Critias' more substantial role in the Charmides, which opens with the return of Socrates from Potidaea in 432 BC, provides an equally stark contrast to the negative depiction of Xenophon and others. The dialogue centers on the meaning of sophrosyne (self-control), which Charmides--clearly following the lead of his cousin and guardian Critias--defines for Socrates at one point as "minding one's own business" (Plato, Charmides 161b). Although this particular definition is abandoned in the discussion described in Charmides itself, it reappears in an expanded form as the ultimate meaning of dikaiosyne (justice) in the Republic (433a-b): "that each individual must act in the affairs of the city as each is best fitted by nature to do." This definition of justice (dikaiosyne) is, of course, held by Plato to be the highest virtue and is central to his utopian conception of the ordering of the various social and political classes of the ideal state.
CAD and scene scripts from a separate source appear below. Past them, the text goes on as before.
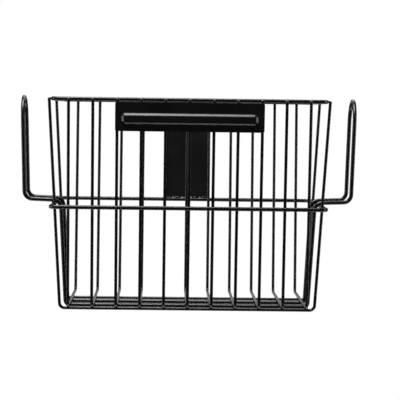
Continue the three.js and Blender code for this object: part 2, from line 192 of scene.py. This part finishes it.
class Finish:
    """A material with one Principled shader. Every other node comes from the method node."""

    def __init__(self, name, values):
        self.material = bpy.data.materials.new(name)
        self.material.use_nodes = True
        self.tree = self.material.node_tree
        self.shader = self.tree.nodes["Principled BSDF"]
        self.fill(self.shader, values)
        self.place = self.node("TexCoord", {}, {}, "Object")

    def fill(self, node, values):
        """Gives a node's sockets their numbers, colours or links."""
        for socket, value in values.items():
            if isinstance(value, Field):
                self.tree.links.new(value.socket, node.inputs[socket])
            else:
                node.inputs[socket].default_value = value

    def node(self, kind, settings, values, output=0):
        made = self.tree.nodes.new("ShaderNode" + kind)
        for setting, value in settings.items():
            setattr(made, setting, value)
        self.fill(made, values)
        return Field(self, made.outputs[output])

    def noise(self, scale, detail, roughness=0.5, place=None):
        values = {"Vector": place or self.place, "Scale": scale, "Detail": detail, "Roughness": roughness}
        return self.node("TexNoise", {}, values, "Fac")

    def band(self, field, low, high):
        """A smooth step from 0 to 1 as the field goes from low to high."""
        settings = {"interpolation_type": "SMOOTHSTEP", "clamp": True}
        return self.node("MapRange", settings, {"Value": field, "From Min": low, "From Max": high})

    def blend(self, factor, colour_a, colour_b):
        """The colour inputs of a Mix node are its sockets 6 and 7, and its colour output is number 2."""
        return self.node("Mix", {"data_type": "RGBA"}, {"Factor": factor, 6: colour_a, 7: colour_b}, 2)

    def bump(self, height, distance):
        return self.node("Bump", {}, {"Strength": 1.0, "Distance": distance, "Height": height}, "Normal")

    def feed(self, values):
        self.fill(self.shader, values)
        return self.material


COATING_IOR = 1.45
BLOTCH_SCALE = 28.0
BLOTCH_BAND = (0.35, 0.7)
PEEL_SCALE = 900.0
GRAIN_SCALE = 4200.0
GRAIN_HEIGHT = 0.25     # of the orange peel's height
MARK_STRETCH = (60.0, 75.0, 22.0)
MARK_SCALE = 5.0
MARK_BAND = (0.62, 0.74)
MARK_STRENGTH = 0.35
MARK_COLOUR = (0.09, 0.09, 0.092, 1)
BLOTCH_DULLING = 0.08
GRAIN_DULLING = 0.05
MARK_DULLING = 0.16


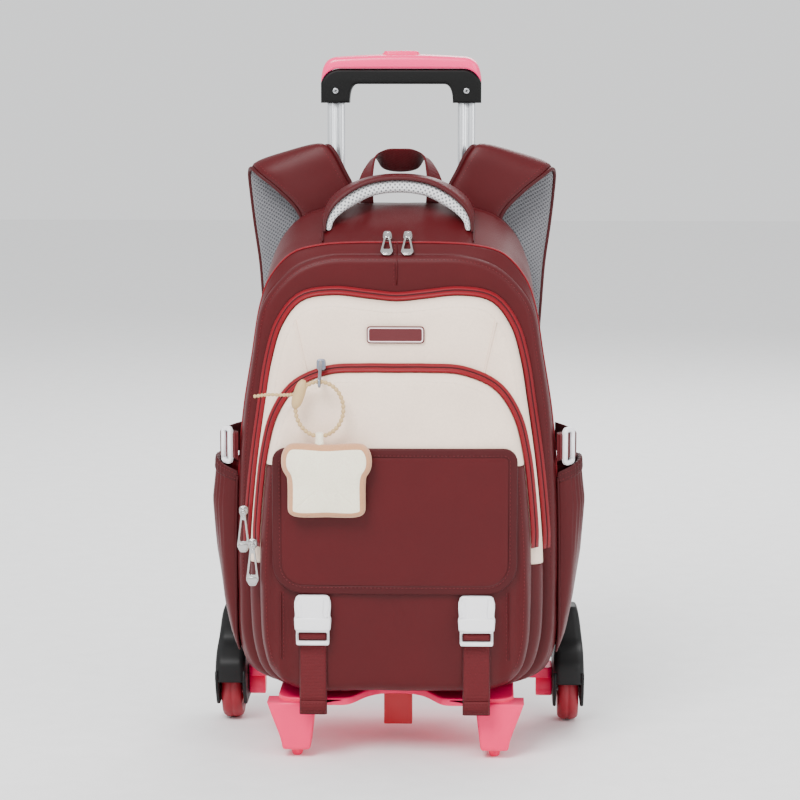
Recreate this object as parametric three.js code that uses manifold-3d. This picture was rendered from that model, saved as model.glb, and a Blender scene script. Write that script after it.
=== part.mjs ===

Critias is also a principal character in both the Timaeus and the Critias, which are set on the day after the events recorded in the Republic in 421 BC. Critias relates the story of Atlantis and its fabled war with Athens some 9,000 years earlier. He had heard this tale from his homonymous grandfather, who, in turn, had heard it from his relative the lawgiver Solon. The story, which Plato has Critias say was preserved by Egyptian priests, presents an idealized portrait of an ancient Athens that matches remarkably well the features of the utopian state described in the Republic. What is significant is that Plato has chosen Critias as the reporter of the Atlantis myth. By doing this Plato invests his second cousin with heightened importance as a man who knew the history of a past age, a time when governments resembled the utopia of the Republic and not the imperfect systems of fourth-century BC Greece.